When it gets to be large and stable, then it goes into syslog
by polskibus on 4/27/15, 6:55 AM
Could you expand on how do you use the log data ? How often do you query it, what time periods do you query, have you considered building a data warehouse for your analytics?
by nargella on 4/27/15, 12:10 PM
Zabbix to monitor hardware, logstash/elasticsearch (kibana for UI) to monitor service logs, Sentry for application level logs
At least this is what we're moving to at work.
by lmm on 4/27/15, 8:54 AM
Exactly that, but rotating after three years. If it's three years ago it probably doesn't matter any more.
by TheSandyWalsh on 4/27/15, 12:11 PM
http://www.stacktach.com/
by blooberr on 4/27/15, 3:22 PM
Fluentd + Elasticsearch.
Very easy to setup.
by ninjakeyboard on 4/27/15, 12:16 PM
We're using ELK stack - it's pretty nice.

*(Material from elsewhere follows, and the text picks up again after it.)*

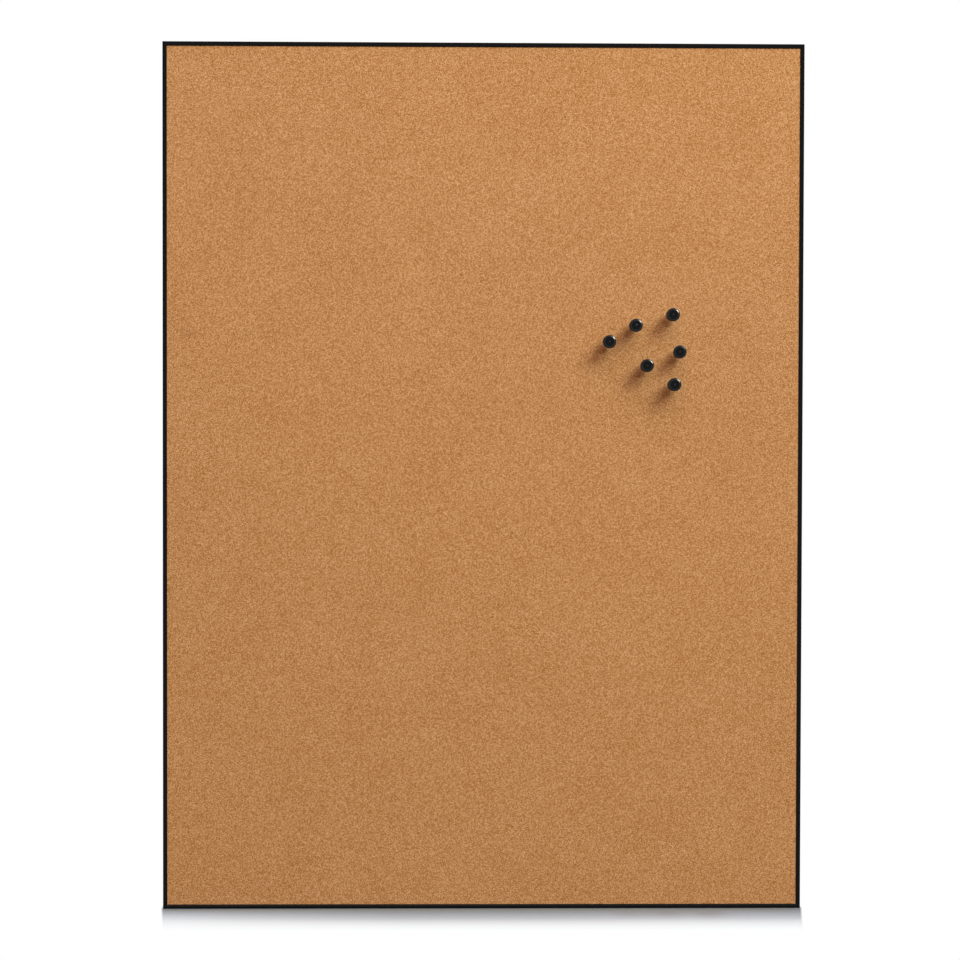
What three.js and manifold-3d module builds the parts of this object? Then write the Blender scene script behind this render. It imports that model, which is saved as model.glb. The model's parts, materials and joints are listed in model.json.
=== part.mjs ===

by enedil on 4/27/15, 1:19 PM
Text file + grep + awk
by jtfairbank on 4/27/15, 5:21 AM
Checkout segment.io
by ratheeshkr on 5/4/15, 11:04 AM
Test
by SFjulie1 on 4/27/15, 12:35 PM
Okay, You never log logs in DB in the first place.
You never fill table with non capped/infinitly growing records (capped = collections with an upper limit).
You use at best rotating collections (like circular buffer ring). But anyway, if you have success the log flow should always grow more than your number of customers (coupling) thus, it grows more than linearly. So the upper limit will grow too.
Tools have software complexity in retrieving, inserting and deleting. There is not a tool that can be log(n) for all cases and be ACID.
The big data fraud is about letting business handling growing set of datas that are inducing diminishing returns in OPEX.
In software theory the more data, the more resource you need that is a growing function of size of your data. Size that grows more than your customers, and linearly other time.
The more customers you have, the longer you keep them, the more they cost you. It is in terms of business stupid.
Storing ALL your logs is like being an living being that refuses to poo. It is not healthy.
Solutions lies in sampling or reducing datas after an amount of time and scheme like round robin databases.